The Kotzker Rebbe, who was also a great Torah scholar, replied as follows: There is a law regarding a hired worker, which says that if he has to prepare tools, to sharpen his knife or axe, the preparation of the tools is at the expense of the time of the person who ordered his work. To pray, we have to sharpen our knives, for as the sages say, “The time of prayer is the time of battle.” And that takes time. That time is at the expense of the Holy One, Blessed Be He. So there is justification according to the revealed dimension of the Torah, to postpone the prayers until the tools are all prepared.”
The service of preparation for the fulfillment of mitzvot is the primary focus of the service of God for the Ba’al Shem Tov and his disciples. Whatever comes afterward – be it vitality in the service of God or dryness – is strictly a gift from Heaven. How do we prepare for the service of the heart?
While other tzaddikim saw the heart as a musical instrument in need of tuning, Rebbe Menachem Mendel of Kotzk saw it as a sharp axe. For the Kotzker, prayer is war, a battle against all those parts of the personality that refuse to stand honestly before God. He and his disciples engaged in constant sharpening of their tools. All the comments and aphorisms that came out of the Kotzker study hall were smooth and sharp, piercing entire mountains with one word.
The Kotzker Rebbe did not approve of the middle-of-the-road approach, which does not contemplate what it is that God wants of a person in a particular situation. In one of his famous aphorisms, the Kotzker said: “People walk at the side of the road. The middle of the road is for the horses…” A path in the service of God that seems extreme is actually the result of true cleaving to God. The path that is comfortable for everyone is likely to be nothing more than foolish following of the crowd. A person who wants to be true to himself must be willing to go to the extreme and pray to God that he is going to the correct extreme.
In this saying, as in many others, the Kotzker Rebbe splits reality into two and suggests a choice: Do you want to be ‘a person,’ true to yourself? Get up and start working. Find your path and go to the extreme. Do you prefer to be a horse? Stay in the middle of the road with everyone else.

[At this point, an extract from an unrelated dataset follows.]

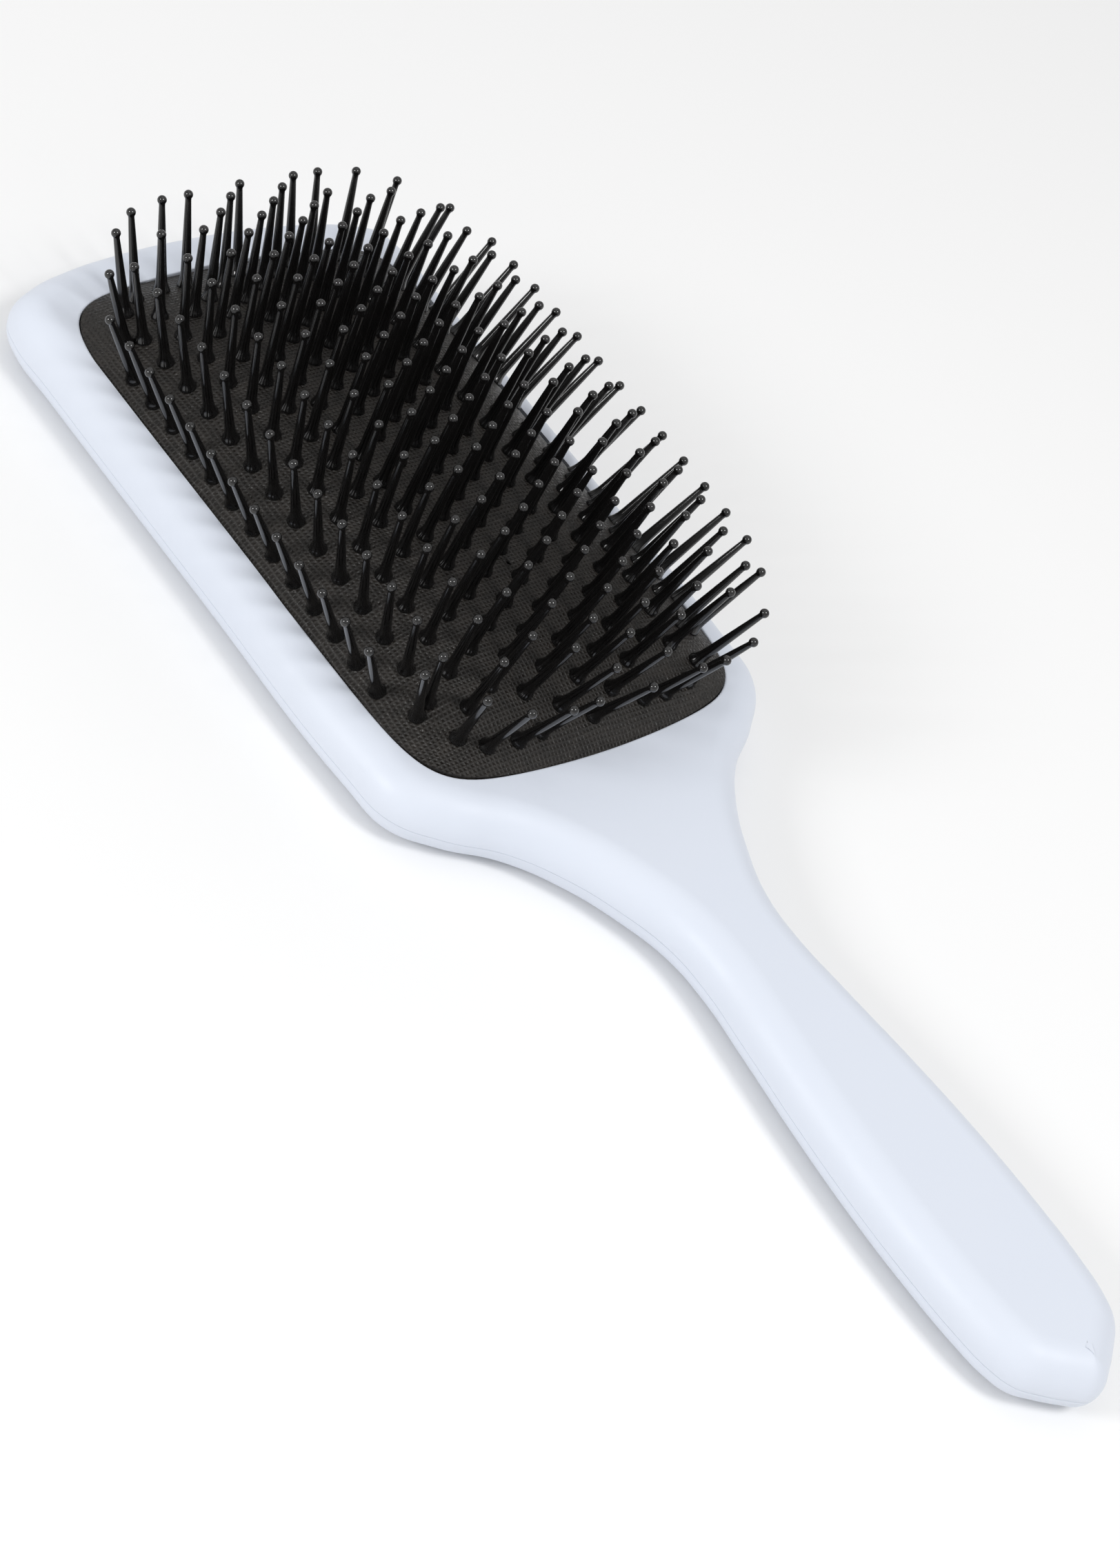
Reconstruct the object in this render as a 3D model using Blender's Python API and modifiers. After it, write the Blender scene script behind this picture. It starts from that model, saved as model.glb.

Together with his demand for independent truth and thinking, the Kotzker Rebbe led his chasidim like an army general. He demanded absolute obedience and full partnership between them. His severe demands were focused on erasing any hint of honor and eliminating any self-deception. Whoever did not meet these high standards was rejected from the Kotzker’s circle of disciples. The Rebbe also demanded that his chasidim give up any personal acquisitions. Initially, when the chasidim came to live in Kotzk, they lived in a type of chasidic commune of a few hundred people. With love and very little means, with intentional rejection of the temptations of the world, the community lived well for a long time.
Rebbe Leibeleh Eiger, the grandson of Rabbi Akiva Eiger, was one of the more prominent chasidim of the Kotzker Rebbe. In his desire to be ‘a person,’ true to himself as defined by the Rebbe, Rebbe Leibeleh refused to walk the path beaten by his father and grandfather, and suffered for it. His family was astounded and dismayed by the fact that he had joined the chasidim, and he was almost forced to divorce his wife. He adopted the Kotzk-style truth and cleaving to God throughout his life, even after he left Kotzk and set out on his own path.
When Rebbe Leibeleh Eiger became a Rebbe, he would say the morning prayers very late – sometimes close to dusk. If a circumcision was being held in his study hall, he would make lengthy spiritual preparations. This would often mean that the circumcision itself wasn’t performed until close to the end of the day. The great rabbis opposed to Chasidut strongly criticized Rebbe Leibeleh for this. After all, the sages say regarding a circumcision that “those who act with alacrity are first for the performance of mitzvot.” Why would Rebbe Leibeleh specifically delay the mitzvah of circumcision? The dispute was very heated, and Rebbe Yitzchak of Worki, the Chidushei Harim of Gur and other tzaddikim came to his defense. Clearly, there is no parable more fitting to the mitzvah of circumcision than the parable of the sharpened knife.
Rebbe Leibeleh was one of the heads of those who joined the Rebbe of Izhbitzeh when he left Kotzk. When the Izhbitzer passed away in 5614 (1854) the Kotzker Rebbe was still alive and Rebbe Leibeleh considered returning to him. The senior chasidim in Kotzk, who managed the chasidic court during the years that the Kotzker was closed in his room, agreed to accept Rebbe Leibeleh on the condition that he would erase the fourteen years that he had been a chasid of the Izhbitzer. Rebbe Leibeleh did not agree and he became the Rebbe of Lublin. Nonetheless, Rebbe Leibeleh passed away on the day of passing of the Kotzker Rebbe, his first Rebbe. Ultimately, without leaving his own path, Rebbe Leibeleh returned to Kotzk.